I have been using lemonade for nearly a year already. On Strix Halo I am using nothing else - although kyuz0's toolboxes are also nice (https://kyuz0.github.io/amd-strix-halo-toolboxes/)

Nowadays you get TTS, STT, text & image generation and image editing should also be possible. Besides being able to run via rocm, vulkan or on CPU, GPU and NPU. Quite a lot of options. They have a quite good and pragmatic pace in development. Really recommend this for AMD hardware!

Edit: OpenAI and i think nowaday ollama compatible endpoints allow me to use it in VSCode Copilot as well as i.e. Open Web UI. More options are shown in their docs.

▲

UncleOxidant 4 hours ago | parent | next [-]

How much of a speedup might I get for, say, Qwen3.5-122B if I were to run with lemonade on my Strix Halo vs running it using vulkan with llama.cpp ?

	▲	sawansri 2 hours ago \| parent [-]
		You would get similar performance. Lemonade is designed as a turnkey (optimized for AMD Hardware) for local AI models. The software helps you manage backends (llama.cpp, flm, whispercpp, stable‑diffusion.cpp, etc) for different GenAI modalities from a single utility. On the performance side, lemonade comes bundled with ROCm and Vulkan. These are sourced from https://github.com/lemonade-sdk/llamacpp-rocm and https://github.com/ggml-org/llama.cpp/releases respectively.

▲

syntaxing 7 hours ago | parent | prev [-]

Have you used it with any agents or claw? If so, which model do you run?

▲

dennemark 7 hours ago | parent | next [-]

I have two Strix Halo devices at hand. Privately a framework desktop with 128gb and at work 64GB HP notebook. The 64GB machine can load Qwen3.5 30B-A3B, with VSCode it needs a bit of initial prompt processing to initialize all those tools I guess. But the model is fighting with the other resources that I need. So I am not really using it anymore these days, but I want to experiment on my home machine with it. I just dont work on it much right now.

Lemonade has a Web UI to set the context size and llama.cpp args, you need to set context to proper number or just to 0 so that it uses the default. If its too low, it wont work with agentic coding.

I will try some Claw app, but first need to research the field a bit. But I am using different models on Open Web UI. GPT 120B is fast, but also Qwen3.5 27B is fine.

▲

cpburns2009 7 hours ago | parent [-]

Qwen3-Coder-Next works well on my 128GB Framework Desktop. It seems better at coding Python than Qwen3.5 35B-A3B, and it's not too much slower (43 tg/s compared to 55 tg/s at Q4).

27B is supposed to be really good but it's so slow I gave up on it (11-12 tg/s at Q4).

▲

vlowther an hour ago | parent | next [-]

The 8 bit MLX unsloth quant of qwen3-coder-next seems to be a local best on an MBB M5 Max with 128GB memory.

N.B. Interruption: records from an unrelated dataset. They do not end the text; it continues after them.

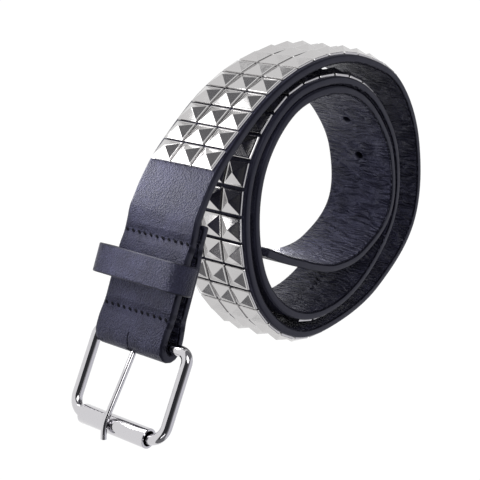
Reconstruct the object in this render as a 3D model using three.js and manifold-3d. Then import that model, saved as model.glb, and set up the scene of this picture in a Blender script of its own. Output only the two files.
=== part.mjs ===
// A leather belt with three rows of pyramid studs, rolled up and lying on the edges of its strap.
// Lengths are millimetres, +Z is up, and the floor is z = 0. The strap starts at its plain tip inside
// the roll, winds outward for almost three turns and leaves it straight, to the roller buckle.
import * as THREE from 'three';
import { mergeVertices } from 'three/addons/utils/BufferGeometryUtils.js';
import Module from 'manifold-3d';

const wasm = await Module();
wasm.setup();

// Strap
const STRAP_WIDTH = 38.1;
const STRAP_WALL = 4;
const EDGE_BEVEL = 0.8;
const STRAP_STEP = 6.8;

// Clearance between pieces that touch on the real belt
const FIT = 0.3;

// Roll, seen from above: the size that the turns follow, and where the tip stops
const ROLL_RADIUS = 60;
const TURN_STEP = 30;
const TIP_BEARING = -49;
const TIP_LEAN = 0.35;
const TIP_GAP = 0.4;

// Studs
const STUD_SIDE = 11.3;
const STUD_HEIGHT = 3.8;
const STUD_SKIRT = 1.2;
const STUD_WEB = 0.5;
const STUD_SINK = 0.1;
const PITCH_ALONG = 11.9;
const PITCH_ACROSS = 11.7;
const STUD_ROWS = 3;
const PLAIN_TIP = 362;
const PLAIN_BUCKLE_END = 75;

// Punched holes in the tip end
const HOLE_DIAMETER = 4.6;
const HOLE_COUNT = 5;
const HOLE_PITCH = 25.4;
const FIRST_HOLE = 142;

// Buckle end: the straight run, and the strap's fold round the back bar
const RUN_CLEAR = 12.2;
const RUN_REACH = 82.9;
const RUN_HEADING = -1;
const RUN_LENGTH = 53;
const RUN_STEP = 4;
const FOLD_STEP = 15;
const STRAP_LIFT = 6.5;
const LIFT_FROM = 120;
const LIFT_TO = 30;
const STITCH_BEHIND = 43;

// Buckle frame, bent from round wire
const WIRE_DIAMETER = 4.8;
const FRAME_WIDTH = 51.4;
const FRAME_DEPTH = 37.7;
const FRAME_HEADING = -4.5;
const BACK_CORNER = 4.4;
const FRONT_CORNER = 7;
const FLOOR_GAP = 0.6;
const WIRE_SIDES = 12;
const CORNER_STEPS = 6;

// Roller tube on the front bar
const ROLLER_DIAMETER = 8.5;
const ROLLER_WALL = 1.05;
const ROLLER_LENGTH = 37.4;
const ROLLER_SIDES = 24;

// Prong
const PRONG_DIAMETER = 2.6;
const PRONG_HOOK = 6.2;
const PRONG_BEND = 30;
const PRONG_OVERHANG = 0.6;
const PRONG_SKEW = 3;
const EYE_FROM = 50;
const EYE_TO = 340;
const EYE_STEPS = 13;
const NECK_RADIUS = 2;
const NECK_STEPS = 4;
const SLOT_PLAY = 0.5;
const SLOT_FROM = -1;

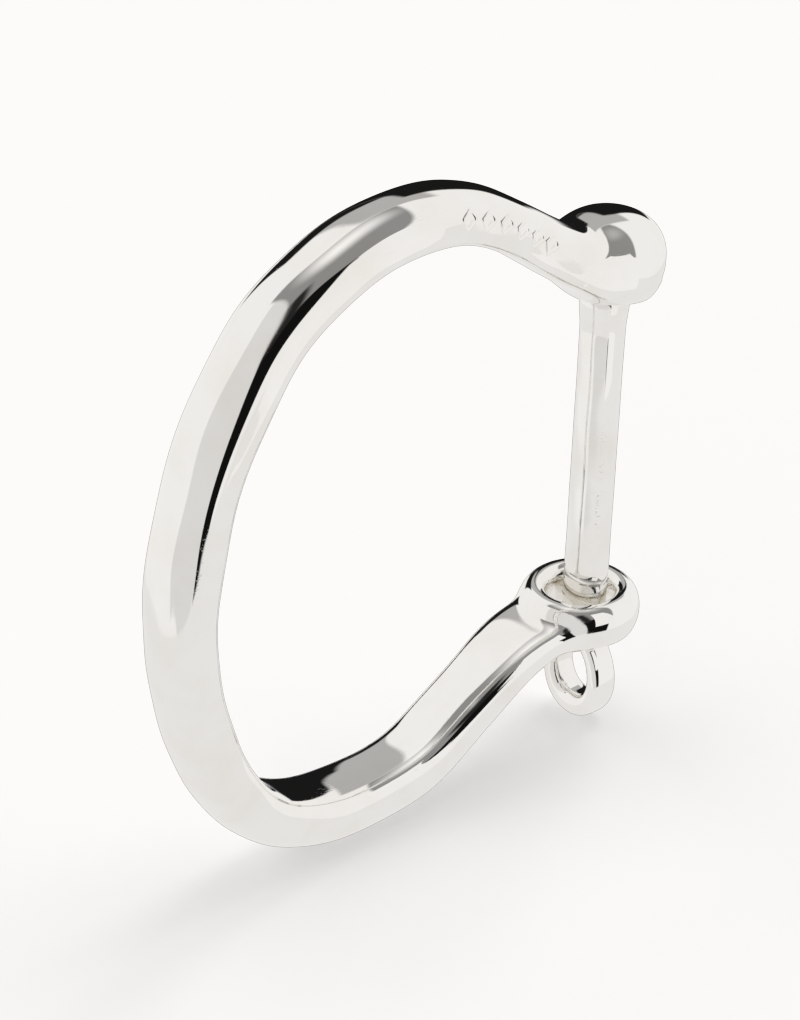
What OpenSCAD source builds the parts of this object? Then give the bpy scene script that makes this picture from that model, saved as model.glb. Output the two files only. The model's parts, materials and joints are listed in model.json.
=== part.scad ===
// Screw-pin bow bangle: a cast silver bow with a ball head at one end and an eye at the other.
// A round pin is drawn up through the eye, and its threaded stud screws into the ball.
// Bow frame: the pin axis is x = 0, the bow reaches towards -X, and z = 0 is midway along the gap.

/* [Stance] */
// Lean of the pin from upright while the bangle stands on its bow and its loop
lean = 3.4; // [2:0.1:4]

/* [Bow] */
// Distance from the middle of the ball to the middle of the eye
gap_h = 40.2; // [38:0.1:44]
// Full width of the bow across the wrist band
bow_w = 7.5; // [6.6:0.1:8.4]
// Squareness of the inner half of the section, where 2 is an ellipse
inner_square = 3.4; // [2:0.1:4]
// Squareness of the outer half of the section
outer_square = 2.3; // [2:0.1:3]

/* [Ball head] */
// Diameter of the ball across the pin
ball_d = 11.6; // [10.6:0.1:12.4]
// Height of the ball along the pin
ball_h = 9.0; // [8.4:0.1:9.6]
// Rise of the ball's middle above the end of the bow
ball_rise = 0.5; // [0:0.1:0.8]

/* [Eye] */
// Diameter of the eye's hole
eye_hole_d = 7.0; // [6.8:0.1:7.2]
// Thickness of the rim round the hole
rim_t = 2.7; // [2.2:0.1:2.9]
// Height of the eye along the pin
eye_h = 4.6; // [4:0.1:4.8]
// Distance from the pin axis to the middle of the hole, towards the bow
eye_shift = 0.6; // [0:0.1:0.8]
// Rise of the eye's middle above the end of the bow
eye_rise = 0.4; // [0:0.1:0.6]

/* [Pin] */
// Diameter of the plain shank
shank_d = 4.6; // [4:0.1:5.2]
// Diameter of the flare under the ball
flare_d = 5.1; // [4.6:0.1:5.6]
// Gap left between the flare and the seat when the pin is home
seat_gap = 0.1; // [0.05:0.05:0.3]

/* [Thread] */
// Diameter of the threaded stud
stud_d = 2.5; // [2:0.1:3]
// Radial play between the stud and the bush
thread_play = 0.05; // [0.02:0.01:0.1]
// Length of the stud inside the bush
stud_grip = 3.6; // [3:0.1:4]
// Outer diameter of the bush
bush_d = 4.2; // [3.6:0.1:4.6]
// Height of the bush
bush_h = 4.4; // [4.2:0.1:4.8]

/* [Finger loop] */
// Width of the loop across the pin
loop_w = 7.7; // [7.3:0.1:8.4]
// Thickness of the loop
loop_t = 3.0; // [2.4:0.1:3.2]
// Distance from the end of the bow to the foot of the loop
loop_drop = 13.1; // [12.6:0.1:13.8]
// Width of the limbs on each side of the loop's hole
limb_w = 1.6; // [1.2:0.1:1.8]
// Depth of the loop's foot below its hole
foot_w = 2.2; // [1.8:0.1:2.4]

/* [Hidden] */
$fn = 64;

half_gap = gap_h / 2;
ball_z = half_gap + ball_rise;
seat_z = ball_z - ball_h / 2 + 0.3;
eye_z = eye_rise - half_gap;
rim_r = (eye_hole_d + rim_t) / 2;
stud_root = 2.4;
stud_top = seat_z + stud_grip;
shank_top = seat_z - seat_gap;
shank_foot = eye_z - eye_h / 2 - 0.5;
foot_z = -half_gap - loop_drop;

// Stations of the bow's centreline from the ball to the eye: along, up, half thickness, half width.
// The curve is a uniform cubic B-spline, so it only passes near them.
half_w = bow_w / 2;
stations = [
    [0, half_gap - 0.4, 2.6, half_w * 1.25],
    [-11.3, 25.7, 2.5, half_w * 0.95],
    [-21.5, 32.6, 2.7, half_w * 0.98],
    [-36.2, 29.9, 2.9, half_w],
    [-45.1, 22.2, 3.1, half_w],
    [-50.9, 10.2, 2.9, half_w],
    [-53.1, -2.4, 2.8, half_w],
    [-51.8, -14.3, 2.8, half_w],
    [-46.1, -27.9, 2.8, half_w],
    [-36.1, -32.8, 2.9, half_w],
    [-21.3, -32.0, 2.9, half_w * 0.98],
    [-11.5, -21.2, 2.2, half_w * 1.02],
    [0, -half_gap, 1.9, half_w * 1.3],
];
spans = len(stations) - 1;
rings_per_span = 5;
ring_points = 20;

// Control points with one mirrored point past each end, so the curve starts and stops on a station
control = concat([2 * stations[0] - stations[1]], stations, [2 * stations[spans] - stations[spans - 1]]);

// Point of the B-spline at parameter t, and its direction in the plane of the bow
function spline(t) =
    let (k = min(floor(t), spans - 1), f = t - k)
    (pow(1 - f, 3) * control[k] + (3 * pow(f, 3) - 6 * f * f + 4) * control[k + 1]
        + (3 * f + 3 * f * f - 3 * pow(f, 3) + 1) * control[k + 2] + pow(f, 3) * control[k + 3]) / 6;
function heading(t) =
    let (k = min(floor(t), spans - 1), f = t - k,
        d = (pow(f, 2) * control[k + 3] - pow(1 - f, 2) * control[k]
            + (3 * f * f - 4 * f) * control[k + 1] + (1 + 2 * f - 3 * f * f) * control[k + 2]))
    [d[0], d[1]] / norm([d[0], d[1]]);

// Half a superellipse on the outer side and a squarer one on the inner side
function signed_pow(v, p) = sign(v) * pow(abs(v), p);
function ring(t) =
    let (c = spline(t), h = heading(t))
    [for (i = [0 : ring_points - 1])
        let (a = 360 * i / ring_points,
            p = 2 / (cos(a) > 0 ? outer_square : inner_square),
            out = c[2] * signed_pow(cos(a), p),
            side = c[3] * signed_pow(sin(a), p))
        [c[0] + h[1] * out, side, c[1] - h[0] * out]];

// Closes a list of equal rings into one solid, with flat ends or joined end to start
module loft(rings, closed = false) {
    n = len(rings[0]);
    m = len(rings);
    last = closed ? m - 1 : m - 2;
    sides = [for (j = [0 : last]) for (i = [0 : n - 1])
        let (a = j * n, b = ((j + 1) % m) * n, k = (i + 1) % n)
        each [[a + i, b + i, b + k], [a + i, b + k, a + k]]];
    caps = closed ? [] : [[for (i = [0 : n - 1]) i], [for (i = [n - 1 : -1 : 0]) (m - 1) * n + i]];
    polyhedron(points = [for (r = rings) each r], faces = concat(sides, caps));
}

bow_rings = [for (j = [0 : spans * rings_per_span]) ring(j / rings_per_span)];

// Stance: the bow frame leans about Y, then the lowest point comes to z = 0 and the box to x = 0
function stand_x(p) = p[0] * cos(lean) + p[2] * sin(lean);
function stand_z(p) = p[2] * cos(lean) - p[0] * sin(lean);
bow_points = [for (r = bow_rings) each r];
lowest = min([for (p = bow_points) stand_z(p)]);
foot_low = stand_z([0, 0, foot_z]);
left = min([for (p = bow_points) stand_x(p)]);
right = stand_x([0, 0, ball_z]) + ball_d / 2;
module stand() translate([-(left + right) / 2, 0, -min(lowest, foot_low)]) rotate([0, lean, 0]) children();

// Ball turned about the pin axis: a half disc carried out from the axis, flat on its poles
module ball_head() translate([0, 0, ball_z]) rotate_extrude() intersection() {
    union() {
        translate([(ball_d - ball_h) / 2, 0]) circle(d = ball_h);
        translate([0, -ball_h / 2]) square([(ball_d - ball_h) / 2, ball_h]);
    }
    translate([0, -ball_h]) square([ball_d, 2 * ball_h]);
}

// Eye rim with a fully rounded section
module eye_rim() translate([-eye_shift, 0, eye_z]) rotate_extrude() {
    for (s = [-1, 1]) translate([rim_r, s * (eye_h - rim_t) / 2]) circle(d = rim_t);
    translate([rim_r - rim_t / 2, -(eye_h - rim_t) / 2]) square([rim_t, eye_h - rim_t]);
}

// The casting: swept bow, ball head and eye rim in one piece, bored for the pin and the bush
module bow() color("silver") stand() difference() {
    union() {
        loft(bow_rings);
        ball_head();
        eye_rim();
    }
    translate([-eye_shift, 0, eye_z - eye_h]) cylinder(d = eye_hole_d, h = 2 * eye_h);
    translate([0, 0, seat_z - 2]) cylinder(d = flare_d + 0.4, h = 2);
    translate([0, 0, seat_z - 1]) cylinder(d = bush_d, h = bush_h + 1);
}

// Brass bush pressed into the ball's blind hole, bored through for the stud
module socket_bush() color("goldenrod") stand() translate([0, 0, seat_z]) difference() {
    cylinder(d = bush_d, h = bush_h);
    translate([0, 0, -1]) cylinder(d = stud_d + 2 * thread_play, h = bush_h + 2);
}

// Steel stud set into the top of the shank, chamfered at its tip
module thread_stud() color("dimgray") stand() rotate_extrude() polygon([
    [0, shank_top - stud_root], [stud_d / 2, shank_top - stud_root],
    [stud_d / 2, stud_top - 0.4], [stud_d / 2 - 0.4, stud_top], [0, stud_top],
]);

// Round shank with a flare under the ball and a blind hole for the stud
module pin_shank() color("gainsboro") stand() rotate_extrude() polygon([
    [0, shank_foot], [shank_d / 2 - 0.3, shank_foot], [shank_d / 2, shank_foot + 0.6],
    [shank_d / 2, shank_top - 3], [flare_d / 2, shank_top - 0.5], [flare_d / 2 - 0.2, shank_top],
    [stud_d / 2, shank_top], [stud_d / 2, shank_top - stud_root], [0, shank_top - stud_root],
]);

// Pointed oval of the finger loop, swept with a rounded section that thickens at the foot
loop_steps = 48;
loop_points = 16;
loop_top = shank_foot - 0.2;
loop_mid = (loop_top + foot_z) / 2;
loop_half = (loop_top - foot_z) / 2;
function loop_ring(a) =
    let (w = limb_w / 2 + (foot_w - limb_w) / 2 * pow(abs(cos(a)), 3),
        y = (loop_w - limb_w) / 2 * signed_pow(sin(a), 0.85),
        z = loop_mid + (loop_half - foot_w / 2) * cos(a),
        up = [loop_w * cos(a), -2 * loop_half * sin(a)],
        h = up / norm(up))
    [for (i = [0 : loop_points - 1])
        let (b = 360 * i / loop_points,
            out = w * signed_pow(cos(b), 0.8),
            side = loop_t / 2 * signed_pow(sin(b), 0.8))
        [side, y - h[1] * out, z + h[0] * out]];

// Finger loop joined to the shank by a short round neck
module finger_loop() color("whitesmoke") stand() {
    loft([for (j = [0 : loop_steps - 1]) loop_ring(360 * j / loop_steps)], closed = true);
    translate([0, 0, shank_foot - 1.6]) cylinder(d = shank_d - 0.8, h = 1.6);
}

bow();
socket_bush();
thread_stud();
pin_shank();
finger_loop();
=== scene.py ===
import json
import math

import bpy
import numpy as np
from mathutils import Matrix, Vector


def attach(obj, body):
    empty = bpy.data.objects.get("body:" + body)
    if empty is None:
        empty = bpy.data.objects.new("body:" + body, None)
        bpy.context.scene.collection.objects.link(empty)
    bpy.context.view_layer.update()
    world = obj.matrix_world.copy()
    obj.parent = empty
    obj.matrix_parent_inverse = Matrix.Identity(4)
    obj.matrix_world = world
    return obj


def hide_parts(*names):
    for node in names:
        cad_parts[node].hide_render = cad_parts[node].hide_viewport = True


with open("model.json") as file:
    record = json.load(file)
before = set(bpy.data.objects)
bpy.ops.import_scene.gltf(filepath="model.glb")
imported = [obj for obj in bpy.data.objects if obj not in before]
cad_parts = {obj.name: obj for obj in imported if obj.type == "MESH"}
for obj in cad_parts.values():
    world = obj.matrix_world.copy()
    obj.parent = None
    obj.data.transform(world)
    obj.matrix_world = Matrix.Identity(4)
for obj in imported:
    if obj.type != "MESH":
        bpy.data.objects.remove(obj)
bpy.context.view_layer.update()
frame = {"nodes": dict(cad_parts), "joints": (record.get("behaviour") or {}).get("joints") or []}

# ---------------------------------------------------------------------------------------------
# The bow. One silver-plated casting: a bar with a flat inner face and a domed outer face, bent
# into a bow, its upper end run into a squashed ball and its lower end opened into a round eye.
# It is hand-finished and mirror-polished, so every junction is a soft fillet.
# ---------------------------------------------------------------------------------------------
MM = 0.001
pin_turn = next(j for j in frame["joints"] if j["name"] == "pin_turn")
pin_origin = np.array(pin_turn["pos_m"])
pin_up = np.array(pin_turn["axis"])


def stand(points):
    """Bow frame in millimetres, with the pin axis at x = 0, to the standing frame in metres."""
    points = np.asarray(points, float)
    across = np.array([pin_up[2], 0.0, -pin_up[0]])
    return pin_origin + MM * (points[:, :1] * across + points[:, 1:2] * [0, 1, 0] + points[:, 2:] * pin_up)


# Stations of the bar: along, up, half thickness, half width
half_gap = 20.1
half_band = 3.75
stations = np.array([
    [0, half_gap - 0.3, 2.6, half_band * 1.25],
    [-5.0, half_gap + 1.3, 3.1, half_band * 1.2],
    [-11.3, 25.7, 2.5, half_band * 0.95],
    [-21.5, 32.6, 2.7, half_band * 0.98],
    [-36.2, 29.9, 2.9, half_band],
    [-45.1, 22.2, 3.1, half_band],
    [-50.9, 10.2, 2.9, half_band],
    [-53.1, -2.4, 2.8, half_band],
    [-51.8, -14.3, 2.8, half_band],
    [-46.1, -27.9, 2.8, half_band],
    [-36.1, -32.8, 2.9, half_band],
    [-21.3, -32.0, 2.9, half_band * 0.98],
    [-11.5, -21.2, 2.2, half_band * 1.02],
    [0, -half_gap, 1.9, half_band * 1.3],
])
bar_control = np.vstack([2 * stations[0] - stations[1], stations, 2 * stations[-1] - stations[-2]])


def curve(control, t, order=0):
    """A uniform cubic B-spline at parameters t, or its first or second derivative."""
    k = np.clip(np.floor(t).astype(int), 0, len(control) - 4)
    f = t - k
    weights = {
        0: [(1 - f) ** 3, 3 * f**3 - 6 * f**2 + 4, 1 + 3 * f + 3 * f**2 - 3 * f**3, f**3],
        1: [-3 * (1 - f) ** 2, 9 * f**2 - 12 * f, 3 + 6 * f - 9 * f**2, 3 * f**2],
        2: [6 * (1 - f), 18 * f - 12, 6 - 18 * f, 6 * f],
    }[order]
    return sum(w[:, None] * control[k + i] for i, w in enumerate(weights)) / 6


def nearest(control, u, v):
    """Parameters of a curve's points nearest to (u, v): the nearest sample, then Newton steps."""
    samples_t = np.linspace(0, len(control) - 3, 40 * (len(control) - 3) + 1)
    samples = curve(control, samples_t)
    t = np.empty(len(u))
    for start in range(0, len(u), 40000):
        part = slice(start, start + 40000)
        gap = (u[part, None] - samples[:, 0]) ** 2 + (v[part, None] - samples[:, 1]) ** 2
        t[part] = samples_t[gap.argmin(1)]
    for _ in range(4):
        away = curve(control, t)[:, :2] - np.stack([u, v], 1)
        first = curve(control, t, 1)[:, :2]
        second = curve(control, t, 2)[:, :2]
        slope = (first * first).sum(1) + (away * second).sum(1)
        step = (away * first).sum(1) / np.where(slope > 1, slope, 1e9)
        t = np.clip(t - np.clip(step, -0.1, 0.1), 0, len(control) - 3)
    return t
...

With oMLX doing prompt caching I can run two in parallel doing different tasks pretty reasonably. I found that lower quants tend to lose the plot after about 170k tokens in context.

	▲	cpburns2009 44 minutes ago \| parent [-]
		That's good to know. I haven't exceeded a 120k context yet. Maybe I'll bite the bullet and try Q6 or Q8. Any of coder-next quants larger than UD-Q4_K_XL take forever to load, especially with ROCm. I think there's some sort of autotuning or fitting going in llama.cpp.

▲

UncleOxidant 4 hours ago | parent | prev [-]

Agreed. Qwen3-coder-next seems like the sweetspot model on my 128GB Framework Desktop. I seem to get better coding results from it vs 27b in addition to it running faster.

▲

lrvick 4 hours ago | parent | prev [-]

As another data point.

Running Qwen3.5 122B at 35t/s as a daily driver using Vulcan llama.cpp on kernel 7.0.0rc5 on a Framework Desktop board (Strix Halo 128).

Also a pair of AMD AI Pro r9700 cards as my workhorses for zimageturbo, qwen tts/asr and other accessory functions and experiments.

Finally have a Radeon 6900 XT running qwen3.5 32B at 60+t/s for a fast all arounder.

If I buy anything nvidia it will be only for compatibility testing. AMD hardware is 100% the best option now for cost, freedom, and security for home users.

	▲	plagiarist 2 hours ago \| parent \| next [-]
		How is the performance for Z-Image on the R9700s?
	▲	syntaxing 2 hours ago \| parent \| prev [-]
		Are the dedicated GPU cards on another machine or you’re using eGPU with the framework?